Pallavi Fauzdar (born 20 December 1979) is an Indian woman best known for her high altitude motorcycle riding and her social work. Her exploits have been recognised by a number of firsts in the Limca Book of Records.

==Early life and background==
Pallavi Fauzdar was born in Agra, Uttar Pradesh, India. Her father is Ashok Fauzdar, a retired electrical engineer. She first showed interest in riding motorcycles at the age of 14, riding her father's motorcycle. She married in 2004, has 2 children and lives in New Delhi.

==Career==
Pallavi Fauzdar started her riding career by joining a riding group in New Delhi. Her first notable exploit was in 2015, a solo ride to Mana Pass at an altitude of 5638m or 18774 ft above sea level, then the highest motorable pass in the world. Her feat was recognised by the Limca Book of Records. That year she created another record by riding to eight mountain passes above 5000m in a single trip. Pallavi then continued to ride in mountains covering new passes and remote routes. She also did social work by doing cause-awareness rides in various parts of the country. In 2017 Pallavi rode to the Ladakh region of India and scaled the Umling La Pass at 5803m or 19323 ft, the first person to do so.

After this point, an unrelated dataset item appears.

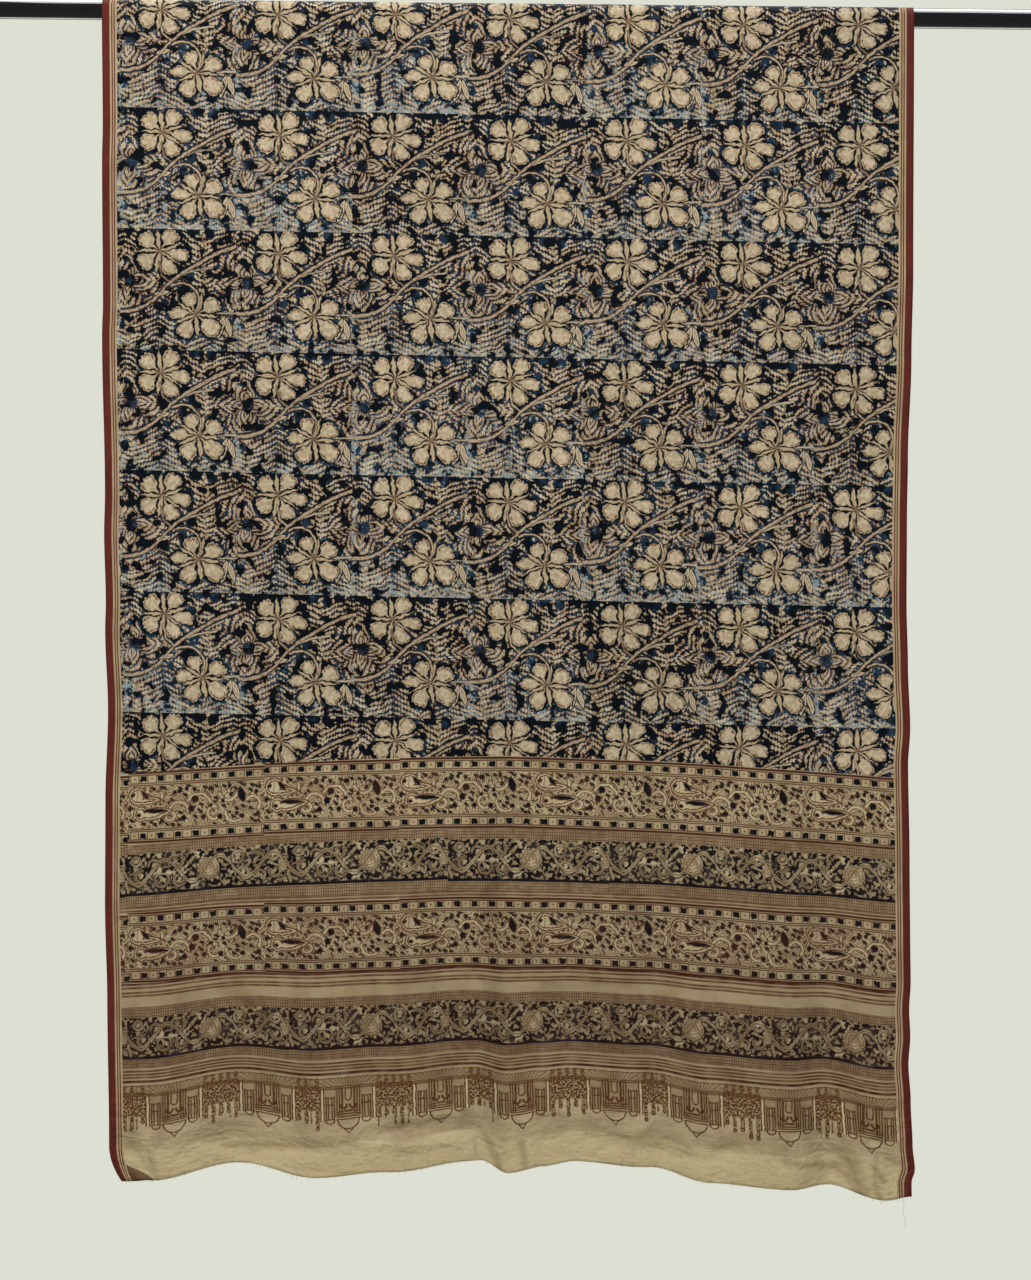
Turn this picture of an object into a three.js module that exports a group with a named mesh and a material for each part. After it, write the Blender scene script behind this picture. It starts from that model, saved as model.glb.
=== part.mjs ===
// A block-printed cotton dupatta hanging over a plain round rod, in millimetres.
// X runs along the rod, the front drop hangs on the -Y side, and Z points up.
// The origin is on the rod's axis, halfway along it.

import * as THREE from 'three';

// The rod
const ROD_DIAMETER = 22;
const ROD_LENGTH = 1240;
const ROD_SIDES = 48;

// The cloth
const CLOTH_WIDTH = 900;
const CLOTH_THICKNESS = 1.5;
const REST_GAP = 0.4; // between the rod and the cloth that lies over it
const LEAN = 0.0105; // sideways drift for each millimetre of drop, because the rod is not quite level
const NARROWING = 7e-6; // share of the width that the folds take up, for each millimetre of drop

// How finely the cloth is divided
const COLUMNS = 32;
const FRONT_ROWS = 34;
const OVER_ROWS = 10;
const BACK_ROWS = 26;

// The raw cut ends: how far each hangs below the rod's axis, at places across the cloth
const FRONT_END = [
  { across: -450, drop: 1300 },
  { across: -405, drop: 1298 },
  { across: -305, drop: 1278 },
  { across: -222, drop: 1295 },
  { across: -138, drop: 1286 },
  { across: -36, drop: 1272 },
  { across: -2, drop: 1288 },
  { across: 34, drop: 1278 },
  { across: 72, drop: 1271 },
  { across: 153, drop: 1278 },
  { across: 226, drop: 1296 },
  { across: 318, drop: 1301 },
  { across: 353, drop: 1297 },
  { across: 421, drop: 1311 },
  { across: 450, drop: 1307 },
];
const BACK_END = [
  { across: -450, drop: 1258 },
  { across: -260, drop: 1240 },
  { across: -60, drop: 1249 },
  { across: 150, drop: 1238 },
  { across: 330, drop: 1252 },
  { across: 450, drop: 1244 },
];

// Soft upright folds. Across is a fold's place at the cut end, drift is how far it has moved sideways
// since the rod, depth is outwards from the rod, and starts is how far down it begins.
const FRONT_FOLDS = [
  { across: -395, drift: -10, halfWidth: 70, depth: 6, starts: 260 },
  { across: -255, drift: 15, halfWidth: 85, depth: -6, starts: 120 },
  { across: -120, drift: -20, halfWidth: 75, depth: 6, starts: 380 },
  { across: -38, drift: 0, halfWidth: 45, depth: 5, starts: 560 },
  { across: -2, drift: 0, halfWidth: 30, depth: -8, starts: 560 },
  { across: 92, drift: 25, halfWidth: 85, depth: 7, starts: 240 },
  { across: 205, drift: -15, halfWidth: 75, depth: -6, starts: 460 },
  { across: 300, drift: 20, halfWidth: 60, depth: 6, starts: 180 },
  { across: 362, drift: 30, halfWidth: 45, depth: -8, starts: 820 },
  { across: 425, drift: 10, halfWidth: 55, depth: 7, starts: 640 },
];
const BACK_FOLDS = [
  { across: -360, drift: 20, halfWidth: 90, depth: 7, starts: 200 },
  { across: -190, drift: -15, halfWidth: 80, depth: -5, starts: 320 },
  { across: -2, drift: 0, halfWidth: 40, depth: 5, starts: 500 },
  { across: 130, drift: -25, halfWidth: 90, depth: 6, starts: 260 },
  { across: 300, drift: 10, halfWidth: 80, depth: -5, starts: 160 },
  { across: 410, drift: 15, halfWidth: 60, depth: 6, starts: 420 },
];
const FOLD_GROWTH = 480; // drop over which a fold reaches its full depth
const DRIFT_DROP = 1300; // drop over which a fold drifts sideways

// The lower left corner of the front drop, whose edge curls in
const CORNER_CURL = { width: 50, height: 40, inward: 14 };

// The front drop's two long edges waver a little, in a long and a short wave
const EDGE_REACH = 30;
const EDGE_WAVES = [
  { amount: 1.4, length: 330, starts: 0.4 },
  { amount: 1, length: 121, starts: 1.9 },
];

// Worked out from the sizes above
const ROD_RADIUS = ROD_DIAMETER / 2;
const HALF_FACET = Math.PI / OVER_ROWS / 2;
const MIDDLE_RADIUS = (ROD_RADIUS + REST_GAP + CLOTH_THICKNESS / 2) / Math.cos(HALF_FACET);
const HALF_WIDTH = CLOTH_WIDTH / 2;

const clamp = THREE.MathUtils.clamp;
const smooth = (value) => THREE.MathUtils.smoothstep(value, 0, 1);

// The drop of a cut end at one place across, eased between the places in its table
function endDrop(end, across) {
  const next = end.findIndex((place) => place.across >= across);
  if (next <= 0) return end[0].drop;
  const before = end[next - 1];
  const after = end[next];
  const share = smooth((across - before.across) / (after.across - before.across));
  return before.drop + (after.drop - before.drop) * share;
}

function foldDepth(folds, across, drop) {
  let depth = 0;
  for (const fold of folds) {
    const middle = fold.across - fold.drift * (1 - drop / DRIFT_DROP);
    const away = clamp((across - middle) / fold.halfWidth, -1, 1);
    const grown = smooth((drop - fold.starts) / FOLD_GROWTH);
    depth += fold.depth * grown * (1 + Math.cos(Math.PI * away)) / 2;
  }
  return depth;
}

function edgeWaver(across, drop) {
  const nearness = smooth((Math.abs(across) - HALF_WIDTH) / EDGE_REACH + 1);
  let shift = 0;
  for (const wave of EDGE_WAVES) {
    const turn = (2 * Math.PI * drop) / wave.length + wave.starts * Math.sign(across);
    shift += wave.amount * Math.sin(turn) * smooth(drop / wave.length);
  }
  return nearness * shift;
}

function cornerShift(across, aboveEnd) {
  const sideways = clamp(1 - (across + HALF_WIDTH) / CORNER_CURL.width, 0, 1);
  const upwards = clamp(1 - aboveEnd / CORNER_CURL.height, 0, 1);
  return CORNER_CURL.inward * sideways * upwards * upwards;
}

// A point halfway through the cloth, on the front drop
function frontPoint(across, share) {
  const length = endDrop(FRONT_END, across);
  const drop = length * share;
  const settled = across * (1 - NARROWING * drop) + LEAN * drop;
  const x = settled + edgeWaver(across, drop) + cornerShift(across, length - drop);
  return new THREE.Vector3(x, -MIDDLE_RADIUS - foldDepth(FRONT_FOLDS, across, drop), -drop);
}

function backPoint(across, share) {
  const drop = endDrop(BACK_END, across) * share;
  const x = across * (1 - NARROWING * drop) + LEAN * drop;
  return new THREE.Vector3(x, MIDDLE_RADIUS + foldDepth(BACK_FOLDS, across, drop), -drop);
}

function overPoint(across, share) {
  const angle = Math.PI * share;
  return new THREE.Vector3(across, -MIDDLE_RADIUS * Math.cos(angle), MIDDLE_RADIUS * Math.sin(angle));
}

// Rows run from the front end up over the rod and down to the back end
function clothRow(row, across) {
  if (row <= FRONT_ROWS) return frontPoint(across, 1 - row / FRONT_ROWS);
  const over = row - FRONT_ROWS;
  if (over < OVER_ROWS) return overPoint(across, over / OVER_ROWS);
  return backPoint(across, (over - OVER_ROWS) / BACK_ROWS);
}

function middleOfCloth() {
  const rows = FRONT_ROWS + OVER_ROWS + BACK_ROWS;
  const grid = [];
  for (let column = 0; column <= COLUMNS; column += 1) {
    const across = CLOTH_WIDTH * (column / COLUMNS) - HALF_WIDTH;
    const line = [];
    for (let row = 0; row <= rows; row += 1) line.push(clothRow(row, across));
    grid.push(line);
  }
  return grid;
}

// The outward normal at each grid point, from its neighbours
function gridNormals(grid) {
  const last = grid.length - 1;
  const end = grid[0].length - 1;
  return grid.map((line, column) => line.map((point, row) => {
    const along = grid[Math.min(column + 1, last)][row].clone();
    along.sub(grid[Math.max(column - 1, 0)][row]);
    const up = grid[column][Math.min(row + 1, end)].clone();
    up.sub(grid[column][Math.max(row - 1, 0)]);
    return along.cross(up).normalize();
  }));
}

// One closed solid of even thickness about a grid of points
function sheetSolid(grid, thickness) {
  const normals = gridNormals(grid);
  const columns = grid.length;
  const rows = grid[0].length;
  const positions = [];
  for (const side of [1, -1]) {
    grid.forEach((line, column) => line.forEach((point, row) => {
      const moved = point.clone().addScaledVector(normals[column][row], (side * thickness) / 2);
      positions.push(moved.x, moved.y, moved.z);
    }));
  }
  const outer = (column, row) => column * rows + row;
  const inner = (column, row) => columns * rows + outer(column, row);
  const indices = [];
  const quad = (a, b, c, d) => indices.push(a, b, c, a, c, d);
  for (let column = 0; column < columns - 1; column += 1) {
    const next = column + 1;
    for (let row = 0; row < rows - 1; row += 1) {
      quad(outer(column, row), outer(next, row), outer(next, row + 1), outer(column, row + 1));
      quad(inner(column, row), inner(column, row + 1), inner(next, row + 1), inner(next, row));
    }
    const top = rows - 1;
    quad(outer(column, 0), inner(column, 0), inner(next, 0), outer(next, 0));
    quad(outer(column, top), outer(next, top), inner(next, top), inner(column, top));
  }
  const last = columns - 1;
  for (let row = 0; row < rows - 1; row += 1) {
    quad(outer(0, row), outer(0, row + 1), inner(0, row + 1), inner(0, row));
    quad(outer(last, row), inner(last, row), inner(last, row + 1), outer(last, row + 1));
  }
  const geometry = new THREE.BufferGeometry();
  geometry.setAttribute('position', new THREE.Float32BufferAttribute(positions, 3));
  geometry.setIndex(indices);
  geometry.computeVertexNormals();
  return geometry;
}

function makeDupatta() {
  const material = new THREE.MeshStandardMaterial({ color: 0x6b6658, roughness: 0.9, metalness: 0 });
  const mesh = new THREE.Mesh(sheetSolid(middleOfCloth(), CLOTH_THICKNESS), material);
  mesh.name = 'dupatta';
  return mesh;
}

function makeRod() {
  const geometry = new THREE.CylinderGeometry(ROD_RADIUS, ROD_RADIUS, ROD_LENGTH, ROD_SIDES);
  const material = new THREE.MeshStandardMaterial({ color: 0x0b0b0d, roughness: 0.15, metalness: 0.1 });
  const mesh = new THREE.Mesh(geometry, material);
  mesh.name = 'rod';
  mesh.rotation.z = Math.PI / 2;
  return mesh;
}

const dupattaOnRod = new THREE.Group();
dupattaOnRod.add(makeDupatta(), makeRod());

export default dupattaOnRod;
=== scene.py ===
"""A block-printed cotton dupatta hanging over a gloss black rod, in metres.

X runs along the rod, the front drop hangs on the -Y side and Z points up.
The print is drawn in millimetres on the cloth: across from its left edge, and down from the rod.
"""
import math
from collections import namedtuple

import bpy
import numpy as np
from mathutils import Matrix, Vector


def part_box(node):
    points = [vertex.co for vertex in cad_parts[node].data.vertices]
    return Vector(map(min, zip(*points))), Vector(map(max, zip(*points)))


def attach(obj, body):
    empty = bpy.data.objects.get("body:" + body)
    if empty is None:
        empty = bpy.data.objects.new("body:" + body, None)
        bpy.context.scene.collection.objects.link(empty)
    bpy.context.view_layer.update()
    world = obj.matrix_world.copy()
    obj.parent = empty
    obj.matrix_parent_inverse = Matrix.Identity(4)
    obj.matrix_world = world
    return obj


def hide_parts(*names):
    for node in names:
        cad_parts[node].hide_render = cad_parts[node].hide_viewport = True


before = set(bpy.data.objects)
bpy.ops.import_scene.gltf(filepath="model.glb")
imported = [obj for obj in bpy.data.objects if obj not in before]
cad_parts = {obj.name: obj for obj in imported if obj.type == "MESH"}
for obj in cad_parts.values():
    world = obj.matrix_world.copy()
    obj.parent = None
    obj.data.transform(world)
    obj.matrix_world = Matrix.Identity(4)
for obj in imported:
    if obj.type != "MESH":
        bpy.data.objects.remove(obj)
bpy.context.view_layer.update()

MM = 0.001  # a millimetre, in metres

# ---- The cloth's shape, in metres ----

CLOTH_WIDTH = 0.9
HALF_WIDTH = CLOTH_WIDTH / 2
THICKNESS = 0.0006
REST_GAP = 0.0003  # between the rod and the cloth that lies over it
LEAN = 0.0105  # sideways drift for each metre of drop

rod_low, rod_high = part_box("rod")
ROD_RADIUS = (rod_high.z - rod_low.z) / 2
ROD_LENGTH = rod_high.x - rod_low.x
TURN_RADIUS = ROD_RADIUS + REST_GAP + THICKNESS / 2
TURN_LENGTH = math.pi * TURN_RADIUS

# How far each cut end hangs below the rod's axis: (across, drop)
FRONT_END = [
    (-0.450, 1.300), (-0.405, 1.298), (-0.305, 1.278), (-0.222, 1.295), (-0.138, 1.286),
    (-0.036, 1.272), (-0.002, 1.288), (0.034, 1.278), (0.072, 1.271), (0.153, 1.278),
    (0.226, 1.296), (0.318, 1.301), (0.353, 1.297), (0.421, 1.311), (0.450, 1.307),
]
BACK_END = [
    (-0.450, 1.258), (-0.260, 1.240), (-0.060, 1.249), (0.150, 1.238), (0.330, 1.252),
    (0.450, 1.244),
]

# Soft upright folds. Across is a fold's place at the cut end, and depth is outwards from the rod.
Fold = namedtuple("Fold", "across drift half_width depth starts")
FRONT_FOLDS = [
    Fold(-0.395, -0.010, 0.070, 0.006, 0.260),
    Fold(-0.255, 0.015, 0.085, -0.006, 0.120),
    Fold(-0.120, -0.020, 0.075, 0.006, 0.380),
    Fold(-0.038, 0.000, 0.045, 0.005, 0.560),
    Fold(-0.002, 0.000, 0.030, -0.008, 0.560),
    Fold(0.092, 0.025, 0.085, 0.007, 0.240),
    Fold(0.205, -0.015, 0.075, -0.006, 0.460),
    Fold(0.300, 0.020, 0.060, 0.006, 0.180),
    Fold(0.362, 0.030, 0.045, -0.008, 0.820),
    Fold(0.425, 0.010, 0.055, 0.007, 0.640),
]
BACK_FOLDS = [
    Fold(-0.360, 0.020, 0.090, 0.007, 0.200),
    Fold(-0.190, -0.015, 0.080, -0.005, 0.320),
    Fold(-0.002, 0.000, 0.040, 0.005, 0.500),
    Fold(0.130, -0.025, 0.090, 0.006, 0.260),
    Fold(0.300, 0.010, 0.080, -0.005, 0.160),
    Fold(0.410, 0.015, 0.060, 0.006, 0.420),
]

# Creases in the front drop's lower part, where it was folded and knocked about
Crease = namedtuple("Crease", "start end half_width depth")
FRONT_CREASES = [
    Crease((-0.360, 1.250), (-0.290, 1.268), 0.007, -0.0035),
    Crease((-0.320, 1.267), (-0.190, 1.259), 0.008, -0.0048),
    Crease((-0.235, 1.256), (-0.120, 1.236), 0.010, 0.0042),
    Crease((-0.215, 1.252), (-0.020, 1.228), 0.009, -0.0054),
    Crease((-0.185, 1.256), (-0.030, 1.250), 0.007, 0.0035),
    Crease((-0.052, 1.205), (-0.016, 1.300), 0.010, -0.0064),
    Crease((0.012, 1.190), (0.026, 1.300), 0.009, 0.0048),
    Crease((0.060, 1.238), (0.230, 1.275), 0.009, -0.0045),
    Crease((0.100, 1.228), (0.190, 1.246), 0.008, 0.0032),
    Crease((0.215, 1.262), (0.300, 1.250), 0.008, -0.0032),
    Crease((0.320, 1.215), (0.382, 1.315), 0.011, -0.0080),
    Crease((0.345, 1.190), (0.420, 1.320), 0.011, 0.0080),
    Crease((0.372, 1.180), (0.452, 1.330), 0.010, -0.0072),
    Crease((-0.440, 1.235), (-0.395, 1.320), 0.010, -0.0048),
    Crease((-0.300, 1.080), (-0.100, 1.062), 0.014, -0.0019),
    Crease((0.080, 1.068), (0.330, 1.084), 0.014, -0.0019),
]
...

The Umling La pass is now the world's highest motorable pass.

==Records==
Pallavi currently holds the following Limca Book records:

| Record | Issuer | date | place | Ref |
|---|---|---|---|---|
| First woman to ride eight mountain passes above 5000m in a single trip | Limca Book of Records, India | 18 July 2015 | Ladakh, India |  |
| First woman solo motorcyclist to ride to Mana Pass at an altitude of 5638m or 18774 ft | Limca Book of Records, India | 24 September 2015 | Uttarakhand, India |  |
| First woman motorcyclist to ride to the highest freshwater lake, Lake Deotal situated at 5471 m or 17950 ft | Limca Book of Records, India | 24 September 2015 | Uttarakhand, India |  |
| First motorcyclist to ride to the newly opened highest motorable pass in the world the Umlingla Pass situated at 5803 m or 19303 ft | Limca Book of Records, India | 4 August 2017 | Ladakh, India |  |

==Recognition and awards==
Pallavi's work and achievements have been recognized at the national level and she has received the following awards:

| Award | Issuer | date | Place | Ref |
|---|---|---|---|---|
| The Nari Shakti Puraskar given by the President Of India | Government of India | 8 March 2017 | Delhi, India |  |
| Outstanding global woman of Uttar Pradesh (UP) by the Chief Minister of the State of UP | Government of the State of UP, India | 30 April 2016 | Lucknow, India |  |
| DLA Woman of the Year Award 2016-2017 | DLA Newspaper | 24 May 2017 | Agra, India |  |
| The Rani Lakshmibai Veerta Puruskar 2017 by the Shri Yogi Adiyanath, the Chief Minister of the state of UP. | Government of the State of UP, India | 26 March 2018 | Lucknow, India |  |

==Social work==
Pallavi has worked with Non-governmental organisations and the Women and Child Department of Government of the State of UP as brand Ambassador of Women and Child Helpline 181 and "Beti Bachao Beti Padhao" campaign for the support of women and children.

==Television==
Pallavi regularly gives media interviews on television and to media houses including DD National.